In contrast, blockchain technology forms the basis of DeFi service-based platforms, which transact exclusively in digital assets. This rapidly expanding ecosystem exists primarily on the Ethereum blockchain, with ether (ETH) as the universal currency. However, blockchain networks like EOS, TRON, Polkadot, and Cosmos are building out DeFi platforms of their own. DeFi platforms operate with no central authority and utilize automation, smart contracts, collectivization, and crowdfunding to achieve economies of scale.

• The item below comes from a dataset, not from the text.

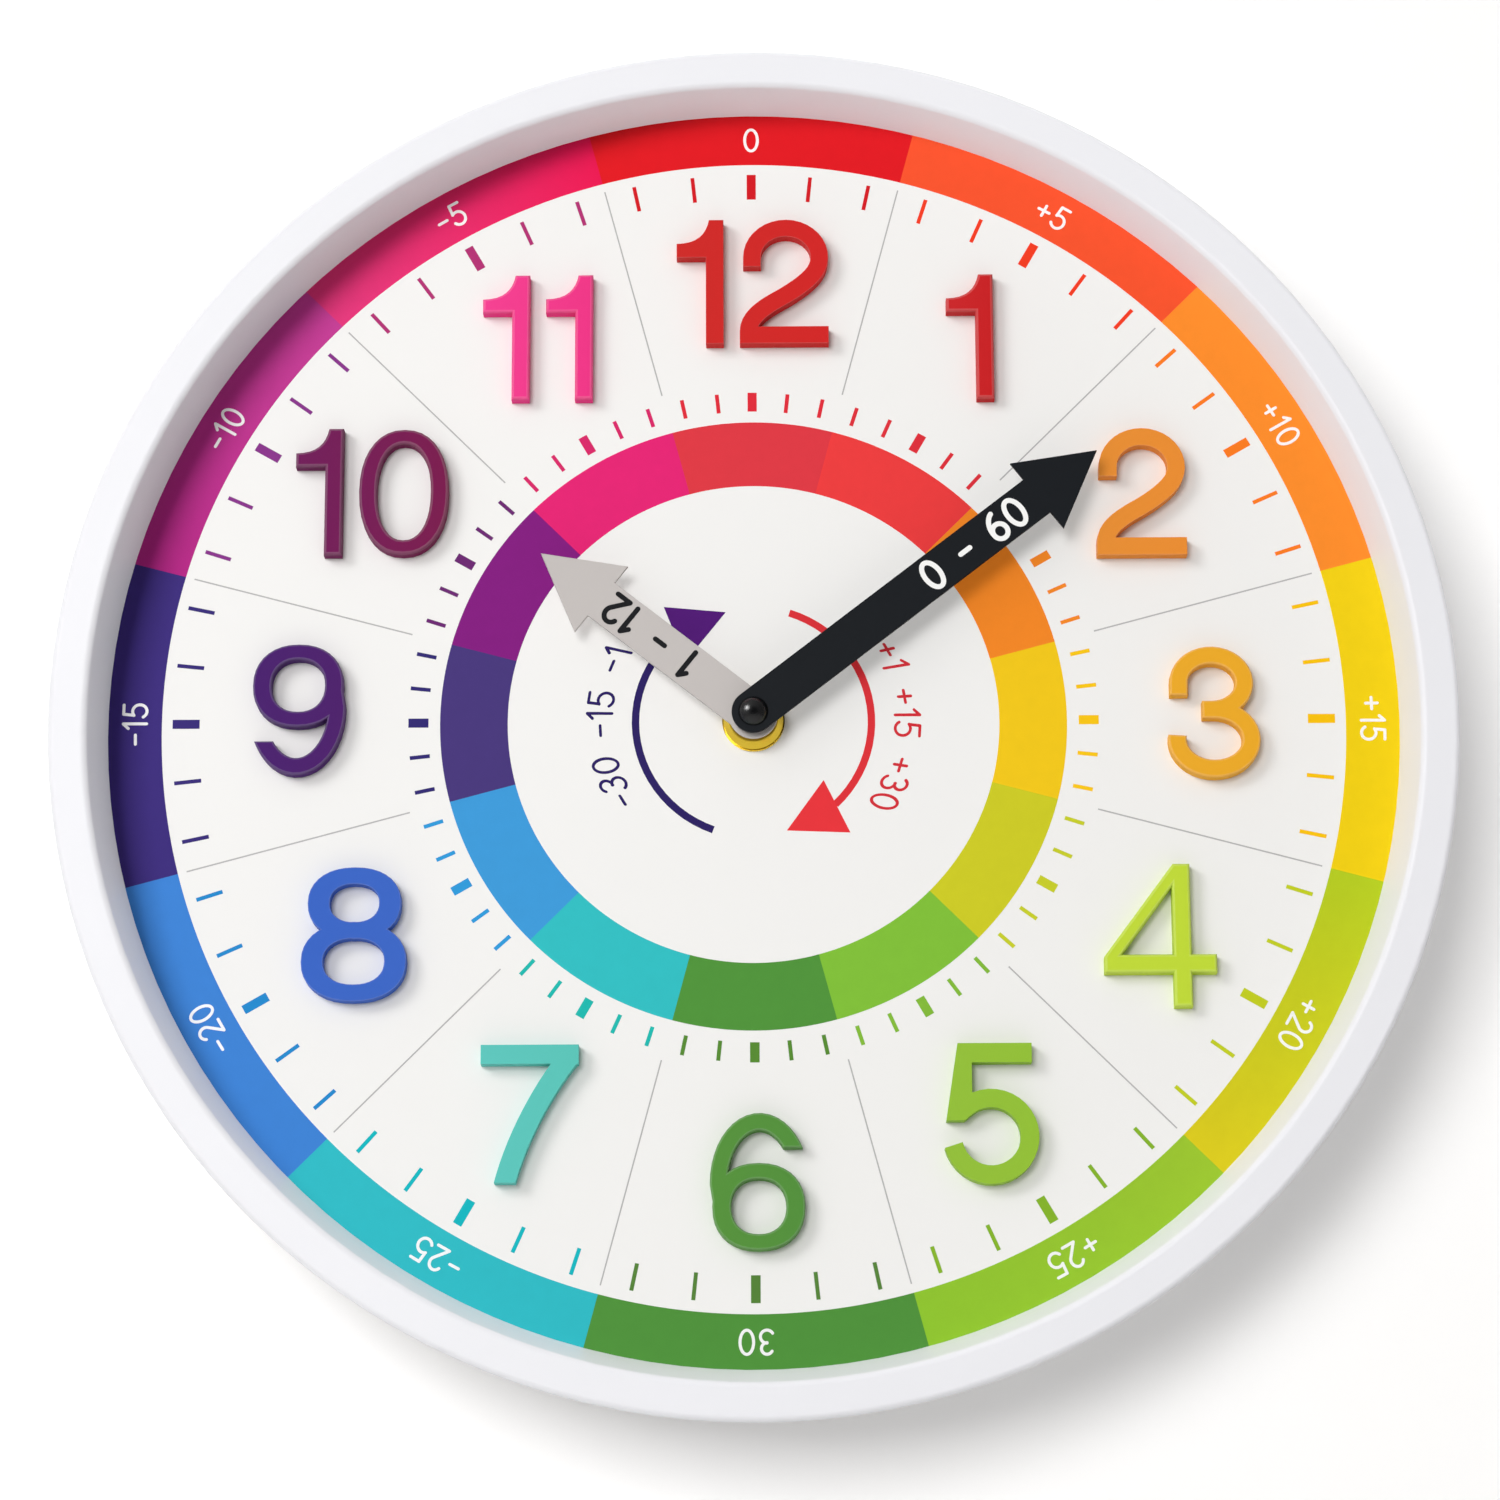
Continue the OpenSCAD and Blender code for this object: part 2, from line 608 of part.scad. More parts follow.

Examples of DeFi apps include decentralized exchanges (DEXs) like Uniswap, which do not hold on to your funds to execute trades. Compound is an example of a decentralized peer-to-peer (P2P) lending platform, where users can earn interest or borrow assets against collateral. Liquidity pools featured in apps like Balancer and Curve are pioneering the sector of collectivized trading pools. Real-world assets like gold can now be represented as synthetic assets, interchangeable with cryptocurrencies like ether on platforms such as Synthetix.

By employing self-executing smart contracts, DeFi allows consumers to participate without the need for intermediaries. Beyond this, many DeFi platforms are non-custodial, meaning consumers retain full control of their funds and data. As of October 2020, there was more than $10 billion locked in the global DeFi ecosystem, and projections for growth continue to increase.

Despite the concurrent acceleration of the open finance and DeFi sectors, both ecosystems function independently and offer radically different visions for finance and banking. Open finance increases convenience and access points to incumbent banking systems, whereas the decentralized financial system concerns itself primarily with digital assets and developing financial products and services for the new crypto-economy. While both open finance and decentralized finance are in the early stages of development, it seems apparent that the days of simply going to the bank are coming to an end, and that powerful financial products can now be tucked into your pocket.